Bob Edwards Show October 19-23, 2009

Monday, October 19, 2009 

 Rafe Esquith teaches fifth grade at Hobart Elementary in Los Angeles, California.  He’s the only teacher to have been awarded the president’s National Medal of the Arts and he returns to the show to discuss his new book,  Lighting Their Fires: Raising Extraordinary Children in a Mixed-up, Muddled-up, Shook-up World. Then, Kurt Vonnegut is gone but not forgotten. His works are celebrated for their satirical humor and a startling creativity that experimented with traditional narratives. A new book collects some of Vonnegut’s previously unpublished short stories. It’s called,  Look at the Birdie. Vonnegut’s longtime friend Sidney Offit wrote the forward, and he joins Bob to reminisce about Vonnegut’s early career and the heyday of magazine fiction, when works by the best writers appeared at newsstands and not just the bookstore. A writer himself, Offit is the author of fourteen books and serves as the curator of the George Polk Awards in Journalism.

 

Tuesday, October 20, 2009 

In a collection encompassing more than two hundred original essays and more than a thousand pages,  Greil Marcus offers a kaleidoscopic view of what “Made in America” means in his new book titled  A New Literary History of America. Marcus is best known for his scholarly writing on music including the books  Mystery Train: Images of America in Rock ‘n’ Roll Music,  The Rose & the Briar: Death, Love and Liberty in the American Ballad, and  Like a Rolling Stone: Bob Dylan at the Crossroads (2005), a “biography” of a singular song.

 

Wednesday, October 21, 2009

With everyone from the environmental movement to big business “going green,” oceanographer  Sylvia Earle urges us to remember the blue. In her new book,  The World is Blue, Earle describes the deteriorating health of our oceans and how their decline affects other animals – including humans. Earle is a National Geographic Society explorer-in-residence and she led the National Oceanic and Atmospheric Administration (NOAA) from 1990-1992.

 

Thursday, October 22, 2009 

Any fan of Libby Gelman-Waxner’s monthly column, “If You Ask Me,” in Premiere magazine (1987-2007) could tell you all about Libby’s home life and her hilarious observations on Hollywood and films.  But many of those fans never knew that “Libby” was actually a pseudonym for screenwriter, playwright, and novelist  Paul Rudnick, one of America’s greatest humorists.  Rudnick’s most recent book is a memoir about his work in the theater world, titled, I Shudder, And Other Reactions to Life, Death, and New Jersey.  Then, a look at the world of film with our resident entertainment critic David Kipen.

 

Friday, October 23, 2009

 David Broder of The Washington Post joins Bob to talk politics.
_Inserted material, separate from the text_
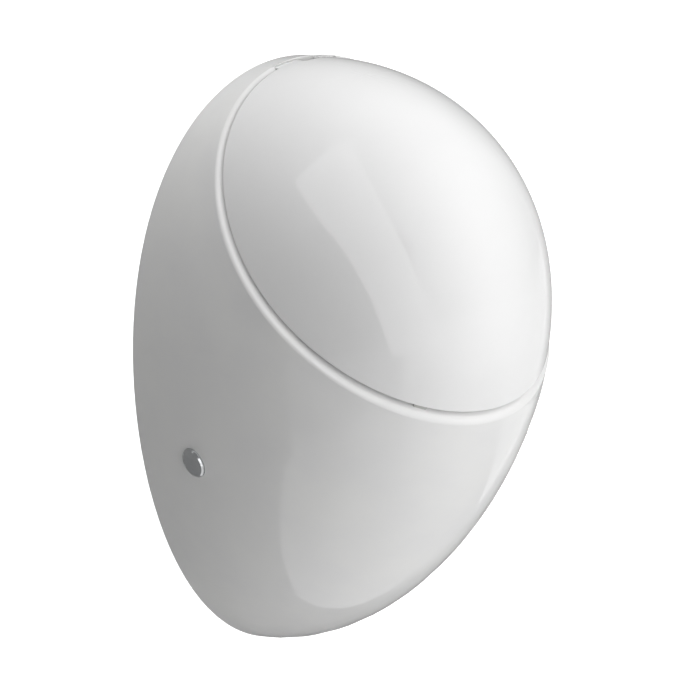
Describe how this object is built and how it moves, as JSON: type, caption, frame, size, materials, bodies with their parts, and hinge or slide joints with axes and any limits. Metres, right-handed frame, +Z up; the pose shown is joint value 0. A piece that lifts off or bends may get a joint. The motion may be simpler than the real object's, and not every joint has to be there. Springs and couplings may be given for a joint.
{
  "type": "wall-hung urinal",
  "caption": "Egg-shaped white glazed ceramic wall-hung urinal with a hinged domed lid, round side caps, concealed water inlet and trap.",
  "frame": {"origin": "on the wall plane, at the middle of the back edge of the body's cross web", "axes": "+Z up, front faces -Y, +X to the viewer's right from the front, wall plane y = 0"},
  "size_m": [0.29, 0.3162, 0.5225],
  "materials": {
    "glazed_ceramic": "glossy white glaze",
    "lid_gloss": "glossy white moulded thermoset",
    "rubber_white": "soft matte white",
    "rubber_grey": "soft matte",
    "steel": "brushed",
    "white_plastic": "satin",
    "chrome": "polished"
  },
  "bodies": {
    "ceramic": {"ceramic_body": "glazed_ceramic", "ceramic_bowl": "glazed_ceramic", "ceramic_web": "glazed_ceramic", "hinge_gasket": "rubber_grey", "inlet_seal": "rubber_grey", "waste_gasket": "rubber_grey", "outlet_collar": "rubber_grey", "hinge_pin": "steel", "hinge_bolt_left": "steel", "hinge_bolt_right": "steel", "hinge_washer_left": "steel", "hinge_washer_right": "steel", "hinge_nut_left": "steel", "hinge_nut_right": "steel", "side_screw_left": "steel", "side_screw_right": "steel", "wall_bolt_left": "steel", "wall_bolt_right": "steel", "wall_bracket_left": "steel", "wall_bracket_right": "steel", "hinge_post": "white_plastic", "cap_socket_left": "white_plastic", "cap_socket_right": "white_plastic", "inlet_spreader": "white_plastic", "inlet_pipe": "white_plastic", "waste_backnut": "white_plastic", "trap_tail": "white_plastic", "trap_cup": "white_plastic", "trap_outlet": "white_plastic", "waste_flange": "chrome"},
    "lid": {"lid_shell": "lid_gloss", "lid_buffer_front_left": "rubber_white", "lid_buffer_front_right": "rubber_white", "lid_buffer_rear_left": "rubber_white", "lid_buffer_rear_right": "rubber_white", "hinge_bush_left": "white_plastic", "hinge_bush_right": "white_plastic"},
    "strainer": {"waste_strainer": "chrome"},
    "cap_left": {"side_cap_left": "chrome"},
    "cap_right": {"side_cap_right": "chrome"}
  },
  "joints": [
    {"name": "lid_hinge", "type": "hinge", "parent": "ceramic", "child": "lid", "pos_m": [0, -0.0365, 0.251], "axis": [-1, 0, 0], "range_deg": [0, 100]},
    {"name": "strainer_lift", "type": "slide", "parent": "ceramic", "child": "strainer", "axis": [0, 0, 1], "range_m": [0, 0.06]},
    {"name": "cap_left_pull", "type": "slide", "parent": "ceramic", "child": "cap_left", "axis": [-0.9671, -0.152, -0.204], "range_m": [0, 0.03]},
    {"name": "cap_right_pull", "type": "slide", "parent": "ceramic", "child": "cap_right", "axis": [0.9671, -0.152, -0.204], "range_m": [0, 0.03]}
  ]
}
Next, for three years, director  Joe Berlinger gathered the footage for his new documentary  Crude.  In the classic battle between the haves and the have-nots, Crude examines both sides of legal case known as the “Amazon Chernobyl.”  30,000 residents of the jungles of Ecuador claimed that the American oil giant Chevron contaminated an area roughly the size of Rhode Island, resulting in high levels of cancer, birth defects, and other health problems.  Crude was an official selection at the 2009 Sundance Film Festival.  Then, in this week’s installment of our ongoing series This I Believe, Bob talks with executive director Dan Gediman about the essay from  Bobby Doerr.  He was the second baseman for the Boston Red Sox from 1937 to 1951, played in nine All-Star Games and was elected to the Baseball Hall of Fame in 1986. Doerr now lives in Oregon on land he bought when he was a teenager.  That’s where we reached him by phone to reflect on the essay he recorded decades ago.